What is required: Repeat exactly the lines from the one containing "hatch_nuts();" through the one containing "before = set(bpy.data.objects)", both lines included, please, without any other lines.

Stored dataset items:
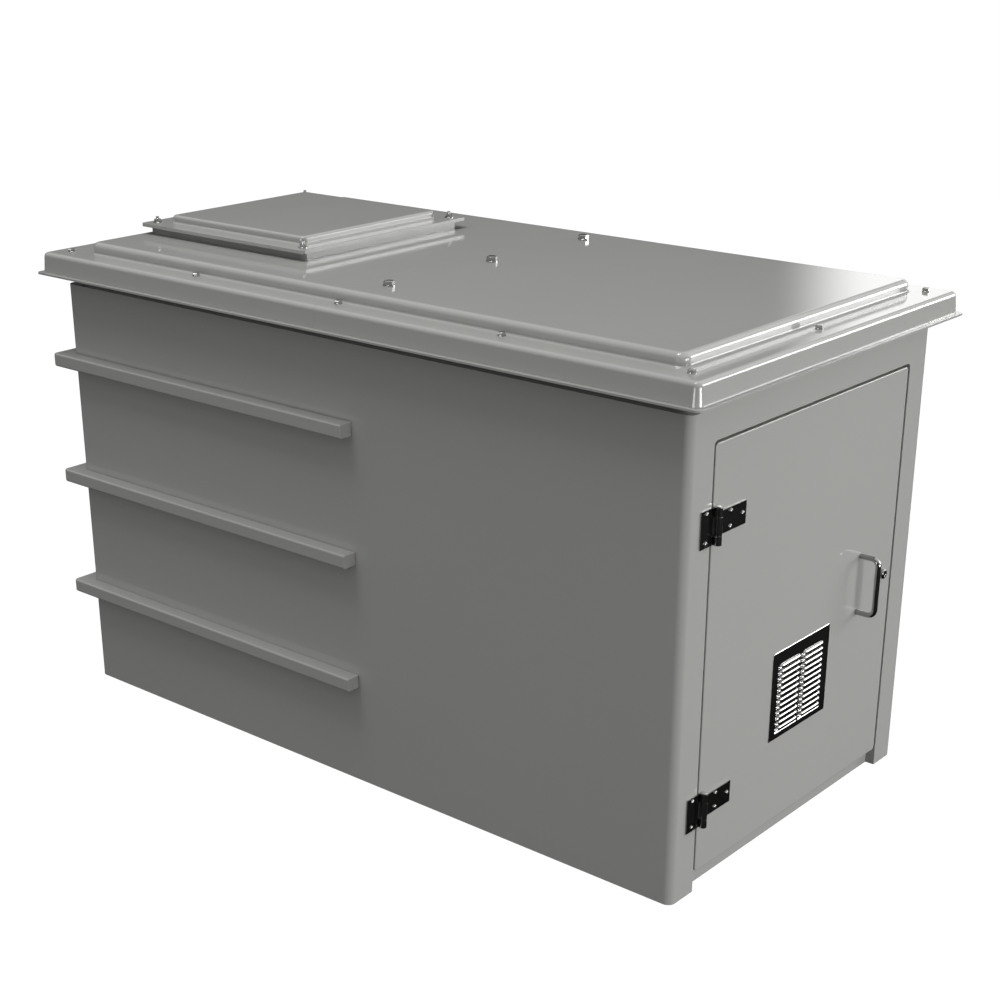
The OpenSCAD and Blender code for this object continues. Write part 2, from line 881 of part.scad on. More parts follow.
module lock_cam_screw() {
  head = 3;
  len = cam_t + 9;
  color(steel) on_door(lock_x, cam_y + cam_t, lock_z) {
    cylinder(r = cam_screw_r, h = len);
    translate([0, 0, -head]) hex(8, head);
  }
}

// ---- vent ----
// louvre pressed out of the plate, smaller by s on its inside; its mouth looks down
module hood_solid(s) {
  intersection() {
    translate([0, hood_r - hood_d, 0]) rotate([0, 90, 0]) cylinder(r = hood_r - s, h = hood_w);
    linear_extrude(hood_h)
      polygon([[2 * s, 0.1], [hood_w - 2 * s, 0.1], [hood_w - hood_end, s - hood_d],
        [hood_end, s - hood_d]]);
  }
}

module hoods() {
  for (i = [0:hood_rows - 1]) for (x = hood_x)
    translate([x, front - vent_t, hood_top - i * hood_pitch - hood_h]) children();
}

module vent_plate() {
  z0 = vent_z - vent_h / 2;
  color(steel) difference() {
    union() {
      translate([-vent_w / 2, front - vent_t, z0]) cube([vent_w, vent_t, vent_h]);
      hoods() hood_solid(0);
    }
    hoods() hood_solid(hood_t);
    hoods() translate([slot_x, 0, 0]) cube([slot_w, vent_t + e, hood_h - hood_back]);
  }
}

module vent_mesh() {
  l = mesh_lap;
  color(black) translate([-vent_open_w / 2 - l, front + door_t, vent_open_z - l])
    cube([vent_open_w + 2 * l, mesh_t, vent_open_h + 2 * l]);
}

body_shell();
rib_upper();
rib_middle();
rib_lower();
lid_gasket();
lid_front();
lid_rear();
lid_bolts();
lid_washers();
lid_nuts();
lid_joint_bolts();
lid_joint_washers();
lid_joint_nuts();
hatch_gasket();
hatch_cover();
hatch_studs();
hatch_washers();
hatch_nuts();
hatch_lock_nuts();
door_seal();
door_panel();
hinge_upper_leaf();
hinge_lower_leaf();
hinge_upper_strap();
hinge_lower_strap();
hinge_pins();
hinge_leaf_screws();
hinge_strap_screws();
hinge_leaf_nuts();
hinge_strap_nuts();
pull_handle();
handle_screws();
handle_washers();
lock_body();
lock_nut();
lock_plug();
lock_cam();
lock_cam_screw();
vent_plate();
vent_mesh();
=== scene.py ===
"""Looks of the glass-fibre equipment cabinet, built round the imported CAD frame."""
import math

import bmesh
import bpy
from mathutils import Matrix, Vector

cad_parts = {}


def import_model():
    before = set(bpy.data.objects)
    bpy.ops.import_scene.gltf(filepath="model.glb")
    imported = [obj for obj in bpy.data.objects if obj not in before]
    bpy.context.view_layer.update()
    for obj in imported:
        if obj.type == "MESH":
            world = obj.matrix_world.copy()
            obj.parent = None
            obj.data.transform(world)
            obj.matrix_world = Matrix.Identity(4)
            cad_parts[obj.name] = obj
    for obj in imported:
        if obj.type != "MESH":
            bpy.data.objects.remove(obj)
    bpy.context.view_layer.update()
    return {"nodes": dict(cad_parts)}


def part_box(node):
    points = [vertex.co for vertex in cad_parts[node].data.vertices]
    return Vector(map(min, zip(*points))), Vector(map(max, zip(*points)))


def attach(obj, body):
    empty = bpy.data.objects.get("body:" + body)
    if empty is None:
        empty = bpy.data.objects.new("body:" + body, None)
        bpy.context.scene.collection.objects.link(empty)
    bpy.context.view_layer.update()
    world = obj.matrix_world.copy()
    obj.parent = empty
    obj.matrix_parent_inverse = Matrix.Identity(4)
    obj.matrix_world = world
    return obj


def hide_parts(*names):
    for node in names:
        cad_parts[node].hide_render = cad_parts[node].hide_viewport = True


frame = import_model()
MM = 0.001


# ---- places read from the CAD frame -------------------------------------------------------

def low(node):
    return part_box(node)[0]


def high(node):
    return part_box(node)[1]


def middle(node):
    return (low(node) + high(node)) / 2


def islands(node):
    """Boxes (lowest, highest corner) of a node's separate solids."""
    mesh = bmesh.new()
    mesh.from_mesh(frame["nodes"][node].data)
    bmesh.ops.remove_doubles(mesh, verts=mesh.verts, dist=1e-6)
    left = set(mesh.verts)
    boxes = []
    while left:
        todo = [left.pop()]
        found = []
        while todo:
            vert = todo.pop()
            found.append(vert.co.copy())
            for edge in vert.link_edges:
                other = edge.other_vert(vert)
                if other in left:
                    left.remove(other)
                    todo.append(other)
        lows = Vector(min(p[k] for p in found) for k in range(3))
        highs = Vector(max(p[k] for p in found) for k in range(3))
        boxes.append((lows, highs))
    mesh.free()
    boxes.sort(key=lambda b: tuple(round(v, 4) for v in (*b[0], *b[1])))
    return boxes


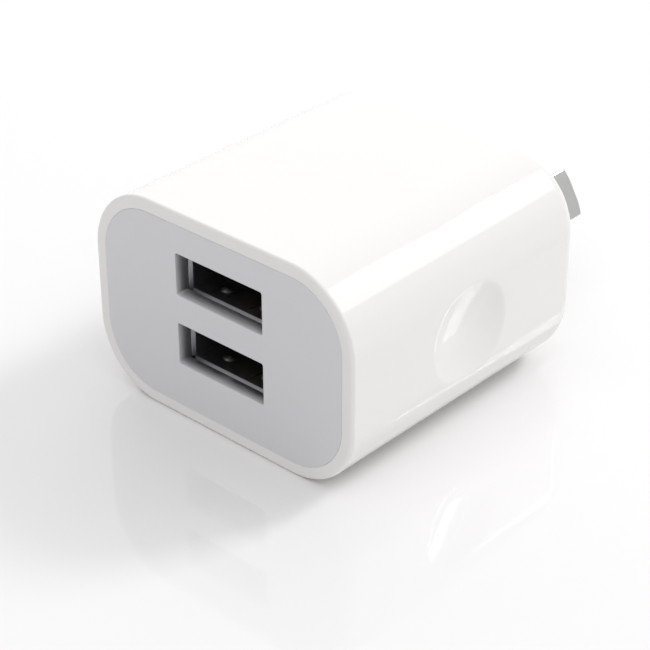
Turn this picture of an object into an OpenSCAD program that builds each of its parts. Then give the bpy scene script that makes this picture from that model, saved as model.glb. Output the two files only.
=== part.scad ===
// Two-port USB wall charger with a flat two-pin mains plug.
// The origin is the middle of the plug on the rear face: +Y goes into the wall, +Z is up.

/* [Body] */
// Width of the body
body_w = 40; // [39:0.5:44]
// Height of the body
body_h = 27; // [26.5:0.5:30]
// Length of the body, from the front plate to the wall
body_d = 40; // [39.5:0.5:48]
// Radius of the four long corners
corner_r = 9; // [8:0.5:10]
// Radius of the soft edge round the rear face
rear_edge_r = 2.3; // [1:0.1:2.3]
// Width of the white rim round the front plate
rim = 1.6; // [1.3:0.1:1.8]
// Thickness of the shell wall
wall = 2.3; // [2.1:0.1:2.4]
// Radius of the finger dimple in each side
dimple_r = 6.3; // [5:0.1:7]
// Depth of the finger dimple
dimple_depth = 0.9; // [0.4:0.1:1.2]
// Height of the finger dimple above the middle of the body
dimple_rise = -0.3; // [-2:0.1:2]

/* [Ports] */
// Thickness of the front plate
plate_t = 1.85; // [1.6:0.05:2.2]
// Width of each window in the front plate
window_w = 13.4; // [13.2:0.1:13.6]
// Height of each window in the front plate
window_h = 5.4; // [5.3:0.1:5.6]
// Distance between the middles of the two windows
port_pitch = 9.1; // [8.9:0.1:9.6]
// Height of the pair of ports above the middle of the body
port_rise = 1; // [0.5:0.1:1.5]

/* [Plug] */
// Width of each pin
pin_w = 6.35; // [6.2:0.05:6.5]
// Thickness of each pin
pin_t = 1.6; // [1.5:0.05:1.7]
// Length of each pin outside the body
pin_l = 17; // [16:0.5:18]
// Distance between the middles of the two pins
pin_pitch = 13.7; // [13.5:0.05:13.9]
// Lean of each pin away from upright
pin_lean = 30; // [28:1:32]
// Length of the insulated part of each pin
sleeve_l = 9; // [7:0.5:10]
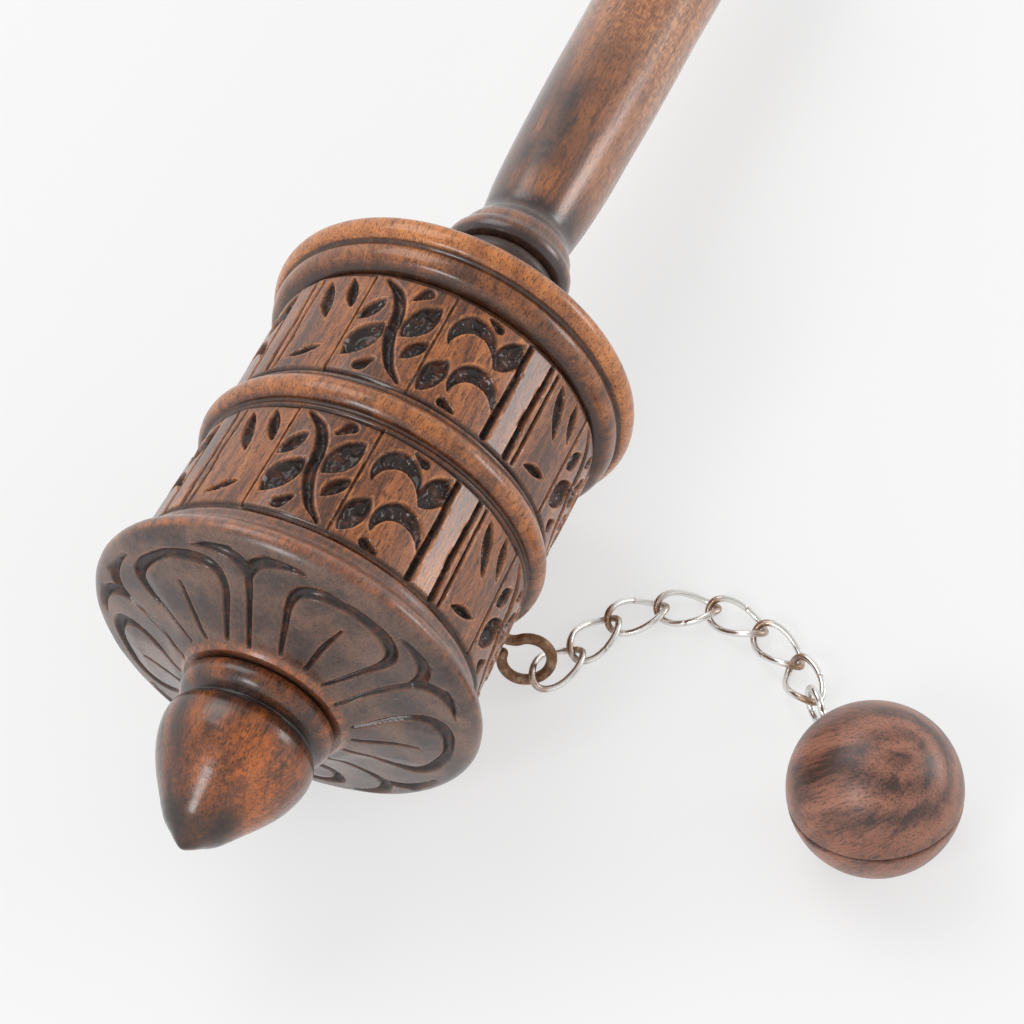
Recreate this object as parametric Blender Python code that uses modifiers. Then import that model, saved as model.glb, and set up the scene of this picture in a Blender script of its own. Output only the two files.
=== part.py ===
"""Hand prayer wheel lying on its side: turned handle, spinning drum with a rolled scroll inside,
screwed-on finial, and a chain with a wooden weight ball.

Metres, +Z up. The origin is the centre of the handle's flat butt, on the spindle's axis.
+X runs along the spindle to the finial, and the chain lies on the +Y side.
"""
import math

import bmesh
import bpy
from mathutils import Matrix, Vector

MM = 0.001

# Driving dimensions
GAP = 0.3 * MM                  # free space between pieces that touch
RIM_R = 35 * MM                 # lid and base rims
BODY_R = 31 * MM                # carved bands of the drum
CAVITY_R = 26 * MM              # inside of the drum
LID_X = 240 * MM                # widest circle of the lid, measured from the handle's butt
RIM_SPACING = 67.9 * MM         # from the lid's widest circle to the base's
SPINDLE_R = 2.5 * MM
HANDLE_R = 11.4 * MM
FINIAL_LENGTH = 38.2 * MM       # from the lid's widest circle to the acorn's tip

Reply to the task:
hatch_nuts();
hatch_lock_nuts();
door_seal();
door_panel();
hinge_upper_leaf();
hinge_lower_leaf();
hinge_upper_strap();
hinge_lower_strap();
hinge_pins();
hinge_leaf_screws();
hinge_strap_screws();
hinge_leaf_nuts();
hinge_strap_nuts();
pull_handle();
handle_screws();
handle_washers();
lock_body();
lock_nut();
lock_plug();
lock_cam();
lock_cam_screw();
vent_plate();
vent_mesh();
=== scene.py ===
"""Looks of the glass-fibre equipment cabinet, built round the imported CAD frame."""
import math

import bmesh
import bpy
from mathutils import Matrix, Vector

cad_parts = {}


def import_model():
    before = set(bpy.data.objects)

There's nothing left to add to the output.